Philipp Enders: „meerzwiebel“

Constance Katharina Marie, eine Baronesse preußischer Abstammung und Dylans Ururgroßmutter. Das lebensgroße Bildnis zeigte eine Frau im weißen Tüllkleid, die ihren Betrachter vorwurfsvoll musterte, egal, wo im Raum sich dieser aufhielt. Ihr Blick erinnerte an die Fratze auf den scheinbarocken Gemälden in der Geisterbahn, die den Besucher gruseln sollten und ihn letztlich doch nur belustigten. Unter dieser unerbittlichen Beobachterin lag Katharina, seine Mutter, furzte feucht in ihre Windeln und sagte: „Ich möchte gefickt werden.“

Der letzte Text des open mike-Wettbewerbs ist noch mal ein richtiger Kracher: Was Philipp Enders hier auf ein paar wenigen Seiten entfaltet, ist eine Geschichte der 68er-Generation, ein Blick auf die Lebenslügen bürgerlicher Existenzen und zudem eine völlig neue Art über die Demenzkrankheit zu schreiben. „meerzwiebel“ erzählt von Dylan und seiner Mutter Katharina. Die mittlerweile demente Frau ist eine klassische Vertreterin der 68er: großbürgerliche Herkunft, wilde Jugend und schließlich die Reintegration in ordentliche Verhältnisse, nachdem die Lust auf Revolution verklungen war.

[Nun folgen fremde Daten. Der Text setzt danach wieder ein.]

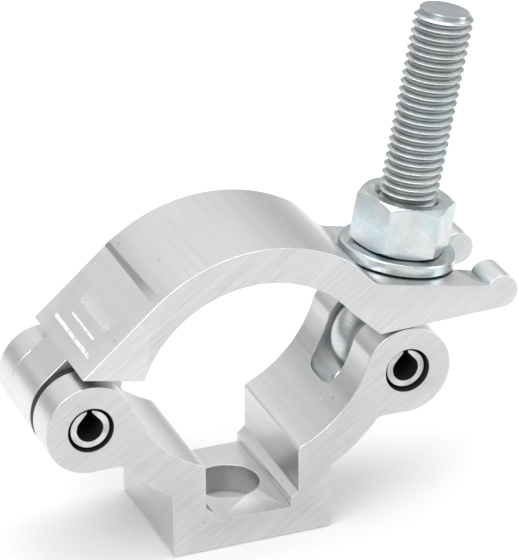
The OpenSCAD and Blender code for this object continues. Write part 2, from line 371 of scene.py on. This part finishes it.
def thread_valleys(g):
    """Painted shade in the thread's roots, from above the eye to just under the tip."""
    deep = g.math("SUBTRACT", 1.0, g.step(g.from_axis(HINGE_R, BOLT_DIR),
                                          THREAD_MAJOR - 0.92 * THREAD_DEPTH,
                                          THREAD_MAJOR - 0.35 * THREAD_DEPTH))
    high = g.along(HINGE_R, BOLT_DIR)
    threaded = g.band(high, ROOT_SHADE_START, bolt_tip - TIP_CLEAN, ROOT_SHADE_SOFT)
    return g.math("MULTIPLY", g.math("MULTIPLY", deep, threaded), 0.5, clamp=True)


def shadow_line_below(node):
    """Painted shadow: a dark line along the lowest rim of a washer or nut."""
    bottom = height_on_bolt(node, min)

    def mask(g):
        high = g.along(HINGE_R, BOLT_DIR)
        # painted shadow line just above the rim's lowest point
        line = g.math("SUBTRACT", 1.0, g.step(high, bottom + 0.16 * MM, bottom + 0.26 * MM))
        return g.math("MULTIPLY", line, 0.97)
    return mask


def spring_steel(name):
    """Dull spring steel, with painted shade that turns every face but the two ends black, so the
    rolled tube looks dark inside.
    """
    material = bpy.data.materials.new(name)
    g = Graph(material)
    fine = g.noise(g.place, 1800.0, 3.0, 0.6)
    wide = g.noise(g.place, 300.0, 2.0, 0.5)
    colour = g.mix(g.step(wide, 0.3, 0.7), (0.40, 0.40, 0.39, 1), (0.66, 0.66, 0.65, 1))
    colour = g.mix(g.math("MULTIPLY", g.step(fine, 0.35, 0.7), 0.3), colour, (0.8, 0.8, 0.79, 1))
    faces = g.step(g.math("ABSOLUTE", g.axis(1, g.normal)), 0.5, 0.8)
    # painted shade: faces not facing along Y, the tube's curved walls, go near black and
    # non-metallic
    tube_painted_shade = g.math("SUBTRACT", 1.0, faces)
    colour = g.mix(tube_painted_shade, colour, (0.01, 0.01, 0.01, 1))
    g.finish(colour, g.blend(tube_painted_shade, g.scale(fine, 0.3, 0.5), 0.85),
             g.math("SUBTRACT", 1.0, tube_painted_shade), g.bump(fine, 0.12, 0.00004))
    return material


def black_plastic(name):
    """Black moulded plastic with a fine grain, rubbed grey in places and along its edges."""
    material = bpy.data.materials.new(name)
    g = Graph(material)
    grain = g.noise(g.place, 5200.0, 3.0, 0.6)
    wide = g.noise(g.place, 420.0, 3.0, 0.5)
    colour = g.mix(g.step(wide, 0.35, 0.7), (0.012, 0.012, 0.013, 1), (0.028, 0.028, 0.030, 1))
    colour = g.mix(g.math("MULTIPLY", g.edge(), 0.5), colour, (0.09, 0.09, 0.092, 1))
    g.finish(colour, g.scale(wide, 0.42, 0.62), 0.0, g.bump(grain, 0.25, 0.00003))
    g.bsdf.inputs["Specular IOR Level"].default_value = 0.2
    return material


# ---------------------------------------------------------------- meshes
def new_object(name, bm):
    mesh = bpy.data.meshes.new(name)
    bm.to_mesh(mesh)
    bm.free()
    piece = bpy.data.objects.new(name, mesh)
    scene.collection.objects.link(piece)
    return piece


def shade(piece, limit=math.radians(50)):
    """Smooth shading with sharp edges kept above the limit."""
    for polygon in piece.data.polygons:
        polygon.use_smooth = True
    piece.data.set_sharp_from_angle(angle=limit)


def flatten_normals(piece):
    """Large faces keep their true direction beside the small rounded edges."""
    weighted = piece.modifiers.new("true_flats", "WEIGHTED_NORMAL")
    weighted.mode = "FACE_AREA"
    weighted.weight = 100
    weighted.keep_sharp = True


def welded(node):
    bm = bmesh.new()
    bm.from_mesh(frame["nodes"][node].data)
    bmesh.ops.remove_doubles(bm, verts=bm.verts, dist=2e-6)
    bmesh.ops.dissolve_limit(bm, angle_limit=math.radians(0.6), verts=bm.verts, edges=bm.edges)
    return bm


SEAT_R = 13.0 * MM           # the washer's seat, cut into the jaw round the bolt
SEAT_RIM = 0.45 * MM         # how near that radius a point counts as on the rim
SEAT_REACH = 12.0 * MM       # the seat starts this far inboard of the bolt's hinge


def on_seat(v):
    """True for a point on the rim of the washer's seat."""
    across = (v.co - HINGE_R) - BOLT_DIR * (v.co - HINGE_R).dot(BOLT_DIR)
    return abs(across.length - SEAT_R) < SEAT_RIM and v.co.x > HINGE_R.x - SEAT_REACH


def soften(bm, width, over=math.radians(22)):
    """Rounds every edge sharper than over, except at the seat and beside tiny steps."""
    tiny = {v for e in bm.edges if e.calc_length() < 0.3 * width for v in e.verts}
    tiny |= {v for v in bm.verts if on_seat(v)}
    sharp = [e for e in bm.edges if len(e.link_faces) == 2 and e.calc_face_angle(0) > over
             and not tiny.intersection(e.verts)]
    bmesh.ops.bevel(bm, geom=sharp, offset=width, offset_type="OFFSET", segments=2,
                    profile=0.5, affect="EDGES", clamp_overlap=False, miter_outer="ARC")
    bmesh.ops.remove_doubles(bm, verts=bm.verts, dist=4e-6)
    bmesh.ops.dissolve_degenerate(bm, dist=2e-6, edges=bm.edges)


def stand_for(piece, node, body, material):
    """Gives a piece its material and puts it in a CAD node's place."""
    piece.data.materials.append(material)
    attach(piece, body)
    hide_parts(node)


def refined(node, name, width, body, material):
    """Copy of a CAD node with rounded edges, which stands for it."""
    bm = welded(node)
    soften(bm, width)
    bmesh.ops.recalc_face_normals(bm, faces=bm.faces)
    piece = new_object(name, bm)
    shade(piece)
    flatten_normals(piece)
    stand_for(piece, node, body, material)


def thread_shell(bottom, top, columns=80):
    """Closed right-hand thread along +Z between two heights, chamfered at the top."""
    crest = THREAD_PITCH / 8
    flank = (THREAD_PITCH - crest - THREAD_PITCH / 4) / 2
    root_r = THREAD_MAJOR - THREAD_DEPTH
    edge_in, edge_down = 0.05 * MM, 0.06 * MM        # small chamfer beside the crest
    profile = ((0.0, THREAD_MAJOR - edge_down), (edge_in, THREAD_MAJOR),
               (crest - edge_in, THREAD_MAJOR), (crest, THREAD_MAJOR - edge_down),
               (crest + flank, root_r), (THREAD_PITCH - flank, root_r))
    rows_per_pitch = len(profile)
    first = math.floor(bottom / THREAD_PITCH) - 2
    last = math.ceil(top / THREAD_PITCH) + 2
    runout = 2.0 * THREAD_PITCH                      # the thread rises from a plain shank
    tip_r = root_r - 0.15 * MM                       # radius of the tip's flat face
    bm = bmesh.new()
    grid = []
    for turn_number in range(first, last + 1):
        for offset, radius in profile:
            row = []
            for column in range(columns):
                share = column / columns
                z = (turn_number + share) * THREAD_PITCH + offset
                z = min(max(z, bottom), top)
                fade = min(1.0, (z - bottom) / runout)
                r = THREAD_MAJOR + (radius - THREAD_MAJOR) * fade
                r = min(r, tip_r + (top - z))
                angle = 2 * math.pi * share
                row.append(bm.verts.new((r * math.cos(angle), r * math.sin(angle), z)))
            grid.append(row)
    count = len(grid)
    for i in range(count - 1):
        for column in range(columns - 1):
            bm.faces.new((grid[i][column], grid[i][column + 1],
                          grid[i + 1][column + 1], grid[i + 1][column]))
        j = i + rows_per_pitch
        if j + 1 < count:
            bm.faces.new((grid[i][-1], grid[j][0], grid[j + 1][0], grid[i + 1][-1]))
    bmesh.ops.remove_doubles(bm, verts=bm.verts, dist=1e-6)
    bmesh.ops.dissolve_degenerate(bm, dist=1e-7, edges=bm.edges)
    loose = [v for v in bm.verts if not v.link_faces]
    bmesh.ops.delete(bm, geom=loose, context="VERTS")
    open_edges = [e for e in bm.edges if len(e.link_faces) == 1]
    bmesh.ops.holes_fill(bm, edges=open_edges, sides=0)
    return bm


# ---------------------------------------------------------------- build the pieces
bolt_tip = height_on_bolt("swing_bolt", max)
base_metal = aluminium("base_aluminium_sawn", (0.66, 0.668, 0.675), base_shadows)
jaw_metal = aluminium("jaw_aluminium_sawn", (0.68, 0.688, 0.695), marks=jaw_marks)
bolt_metal = zinc_steel("bolt_zinc", thread_valleys)
nut_metal = zinc_steel("nut_zinc", shadow_line_below("nut"), tint=0.8, rough_range=(0.20, 0.40))
washer_metal = zinc_steel("washer_zinc", shadow_line_below("washer"), tint=1.0)
pin_metal = spring_steel("pin_spring_steel")
ring_plastic = black_plastic("spacer_black_plastic")

refined("base_body", "clamp_base", 0.22 * MM, "base", base_metal)
refined("upper_jaw", "clamp_jaw", 0.22 * MM, "jaw", jaw_metal)
refined("hinge_pin", "jaw_spring_pin", 0.10 * MM, "jaw", pin_metal)
refined("hinge_spacer", "hinge_spacer_ring", 0.12 * MM, "jaw", ring_plastic)
refined("swing_bolt_pin", "bolt_spring_pin", 0.10 * MM, "bolt", pin_metal)
refined("washer", "clamp_washer", 0.08 * MM, "washer", washer_metal)
refined("nut", "clamp_nut", 0.16 * MM, "nut", nut_metal)

THREAD_START = 12.0 * MM     # inside the fork's slot, measured along the bolt from its hinge
THREAD_SUNK = 0.4 * MM       # how far the thread's foot sinks into the eye


def eye_bolt():
    """The CAD eye, cut off square to the bolt, with a real thread standing on it."""
    bm = welded("swing_bolt")
    bmesh.ops.bisect_plane(bm, geom=list(bm.verts) + list(bm.edges) + list(bm.faces),
                           plane_co=HINGE_R + BOLT_DIR * THREAD_START, plane_no=BOLT_DIR,
                           clear_outer=True)
    bmesh.ops.holes_fill(bm, edges=[e for e in bm.edges if len(e.link_faces) == 1], sides=0)
    soften(bm, 0.15 * MM, over=math.radians(35))
    lean = Vector((0, 0, 1)).rotation_difference(BOLT_DIR).to_matrix().to_4x4()
    thread = thread_shell(THREAD_START - THREAD_SUNK, bolt_tip)
    thread.transform(Matrix.Translation(HINGE_R) @ lean)
    thread_mesh = bpy.data.meshes.new("thread_part")
    thread.to_mesh(thread_mesh)
    thread.free()
    bm.from_mesh(thread_mesh)
    bpy.data.meshes.remove(thread_mesh)
    bmesh.ops.recalc_face_normals(bm, faces=bm.faces)
    piece = new_object("threaded_eye_bolt", bm)
    shade(piece, math.radians(24))
    stand_for(piece, "swing_bolt", "bolt", bolt_metal)


eye_bolt()

# ---------------------------------------------------------------- floor and light
def pale_floor():
    bm = bmesh.new()
    bmesh.ops.create_grid(bm, x_segments=8, y_segments=8, size=3.0)
    just_below = cad_box[0][2] - 0.02 * MM
    bm.transform(Matrix.Translation((0, 0, just_below)))
    floor = new_object("floor", bm)
    material = bpy.data.materials.new("floor_white")
    g = Graph(material)
    g.finish((0.90, 0.90, 0.90, 1), 0.9, 0.0)
    g.bsdf.inputs["Specular IOR Level"].default_value = 0.1
    floor.data.materials.append(material)


def softbox(name, place, aim, size, power):
    data = bpy.data.lights.new(name, "AREA")
    data.shape = "RECTANGLE"
    data.size, data.size_y = size
    data.energy = power
    light = bpy.data.objects.new(name, data)
    scene.collection.objects.link(light)
    light.location = place
    light.rotation_euler = (Vector(aim) - Vector(place)).to_track_quat("-Z", "Y").to_euler()


# Grey of the surroundings from straight down (0) to straight up (1), with a darker band at
# eye height that gives the metal something to reflect
WORLD_GREYS = ((0.0, 0.75), (0.50, 0.50), (0.58, 0.45), (0.70, 0.92), (1.0, 1.05))


def studio_world():
    world = bpy.data.worlds.new("studio")
    scene.world = world
    world.use_nodes = True
    tree = world.node_tree
    tree.nodes.clear()
    out = tree.nodes.new("ShaderNodeOutputWorld")
    sky = tree.nodes.new("ShaderNodeBackground")
    ramp = tree.nodes.new("ShaderNodeValToRGB")
    coord = tree.nodes.new("ShaderNodeTexCoord")
    split = tree.nodes.new("ShaderNodeSeparateXYZ")
    half = tree.nodes.new("ShaderNodeMath")         # turns -1..1 into 0..1
    half.operation = "MULTIPLY_ADD"
    half.inputs[1].default_value = 0.5
    half.inputs[2].default_value = 0.5
    tree.links.new(coord.outputs["Generated"], split.inputs[0])
    tree.links.new(split.outputs["Z"], half.inputs[0])
    tree.links.new(half.outputs[0], ramp.inputs[0])
    tree.links.new(ramp.outputs[0], sky.inputs[0])
    tree.links.new(sky.outputs[0], out.inputs[0])
    while len(ramp.color_ramp.elements) < len(WORLD_GREYS):
        ramp.color_ramp.elements.new(0.5)
    for element, (position, grey) in zip(ramp.color_ramp.elements, WORLD_GREYS):
        element.position = position
        element.color = (grey, grey, grey, 1)
    sky.inputs[1].default_value = 1.0


pale_floor()
centre = (0.008, 0.0, 0.045)
softbox("key_left", (-0.55, -0.45, 0.75), centre, (0.5, 0.5), 2.6)
softbox("top", (0.10, 0.15, 0.95), centre, (0.8, 0.6), 2.4)
softbox("fill_right", (0.85, -0.25, 0.35), centre, (0.35, 0.6), 1.6)
studio_world()
scene.view_settings.view_transform = "Standard"
scene.view_settings.look = "None"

Dylan stammt aus dieser Zeit der Revolte. Hervorgegangen aus einer Gelegenheitsbeziehung, wächst er mit einer Mutter auf, die die Kommune gegen die Reihenhaussiedlung eintauscht, dann vereinsamt und schließlich erkrankt. Man möchte meinen: Diese Frau, die die einfachsten Dinge des Alltags nicht mehr bewältigen kann, hat mit der Katharina von einst nicht viel zu tun. Doch Philipp Enders kommt auf eine grandiose Idee: Gerade in der Demenz findet Katharina zu einer Form der Anarchie zurück, die während der Bürokraten-Ehe längst verloren schien. Das ständig formulierte Mantra „Ich möchte gefickt werden.“ erzeugt eine absurde Erotisierung im Moment der völligen Hemmungs- und Hilflosigkeit.

Hier wird keine Krankheit glorifiziert, sondern gezeigt wie durch die Demenz ein Zugang zu einer bewusst vergessenen Phase ihres Lebens geschaffen wird. Enders vermag es, einen solch prototypischen Lebenslauf mit sehr viel Fingerspitzengefühl zu erzählen: Wie aus Katharina erst wieder Mamá wird, um dann wieder Katharina zu werden. Die Heuchelei vieler Vertreter der einstigen Revolutionäre kennen wir natürlich. Dafür brauchen wir nur in die Biographie eines Joschka Fischers zu schauen. Doch bislang hatte diese Narration zwei Phasen (Revolution und Rückkehr in die Spießigkeit). Philipp Enders zeigt uns die dritte Phase.

Sie heiratete einen soliden Bürokraten und verlangte von Dylan, dass er sie von nun an Mamá nannte. Die Ehe blieb kinderlos. Katharina war nicht mehr die Jüngste, der Bürokrat war noch älter, wurde krank und starb irgendwann, genauso wie Dylans Großeltern. Seine Mutter und er waren wieder allein. Diesmal aber war es anders. Etwas Bitteres hatte sich in die Partie um Katharinas Mund geschlichen. Von der Energie der Außerparlamentarischen Opposition war nicht mehr übrig.